Informativ schildert das Buch verschiedene terroristische Bewegungen. Nach der gescheiterten Revolution von 1848 griffen die Aufrührer auf terroristische Gewalttaten zurück. Gegen Ende des 19. Jahrhunderts waren es vor allem Anarchisten, die in Russland unzählige Bombenattentate begingen. Ähnlich operierten ethnisch-nationalistische Terroristen in Irland oder in Südosteuropa, was mit den berühmten Schüssen von Sarajevo in den Ersten Weltkrieg führte.
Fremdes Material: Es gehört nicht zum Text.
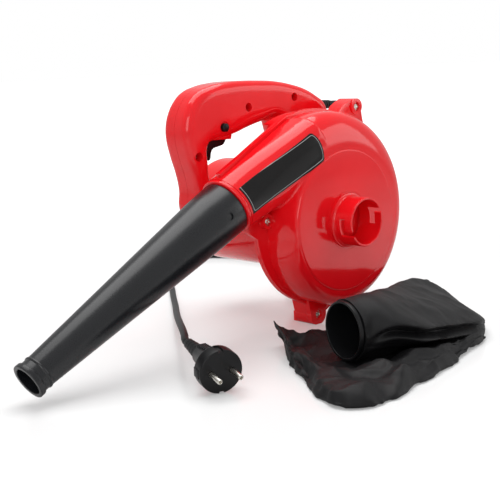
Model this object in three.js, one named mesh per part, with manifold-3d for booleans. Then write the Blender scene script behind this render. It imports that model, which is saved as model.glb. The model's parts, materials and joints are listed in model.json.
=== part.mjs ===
// Car dryer blower: a hand-held electric blower with a scroll fan casing, a motor and a D-handle behind
// it, a tapered push-on nozzle, a mains lead with a round two-pin plug, and a cloth dust bag beside it.
//
// Millimetres, +Z up. The fan turns about an axis along Y: the air inlet faces -Y, the motor lies to +Y
// and the nozzle points to -X and down. Sizes below are in the fan frame, whose origin is where the fan
// axis crosses the plane in which the two casing shells meet. The finished blower is then lifted so that
// the origin of the part is the middle of the flat sole on which the rear casing shell stands.

import * as THREE from 'three';
import { mergeVertices } from 'three/addons/utils/BufferGeometryUtils.js';
import Module from 'manifold-3d';

const wasm = await Module();
wasm.setup();

// ---------------------------------------------------------------- driving dimensions

const FIT = 0.3; // clearance between two pieces that touch
const SPLIT = 0.15; // half of the gap in a parting plane
const CUT = 1; // how far a cutting tool runs past the face it cuts

// Scroll casing
const AXIS_HEIGHT = 112; // fan axis above the floor
const WALL = 2.6; // moulded wall of both casing shells
const DISC_R = 72; // flat front disc
const FRONT_Y = -43; // outer face of the disc
const SHOULDER_Y = -20; // where the rounded front edge has become the side wall
const BACK_Y = 26; // outer face of the rear shell
const REAR_EDGE_Y = 4; // where the rear shell begins to narrow
const REAR_TAPER = 19; // how much it narrows down to its back, away from the outlet
const SCROLL_R0 = 76; // side wall at its smallest
const SCROLL_R1 = 112; // side wall where it runs out into the duct
const SCROLL_STEADY = 190; // degrees up to which the wall keeps its smallest radius
const SCROLL_FULLNESS = 0.72; // below 1, the scroll widens early
const FLANGE_R = 90; // smallest radius of the parting flange
const FLANGE_LIP = 3; // least width of the flange outside the wall
const FLANGE_T = 3; // thickness of each flange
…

Rassistischer und rechter Terror herrscht in den USA seit dem Bürgerkrieg, in Deutschland während der Weimarer Republik und in Rumänien. Mit Terror wurden die vielen Kriege zur Befreiung vom Kolonialismus geführt. Später kam der Terror der PLO, in Lateinamerika vor allem der Staatsterror der Militärdiktaturen.

Natürlich geht das Buch auch auf die Entwicklungen des 21. Jahrhunderts ein. Wenn man diese Ereignisse vor dem geschichtlichen Hintergrund betrachtet, relativieren sich die aktuellen Bedrohungen. Unser heutiges Zeitalter zeichnet sich nicht durch Terrorismus aus. Vielmehr scheint Terrorismus eine Begleiterscheinung von staatlicher Macht.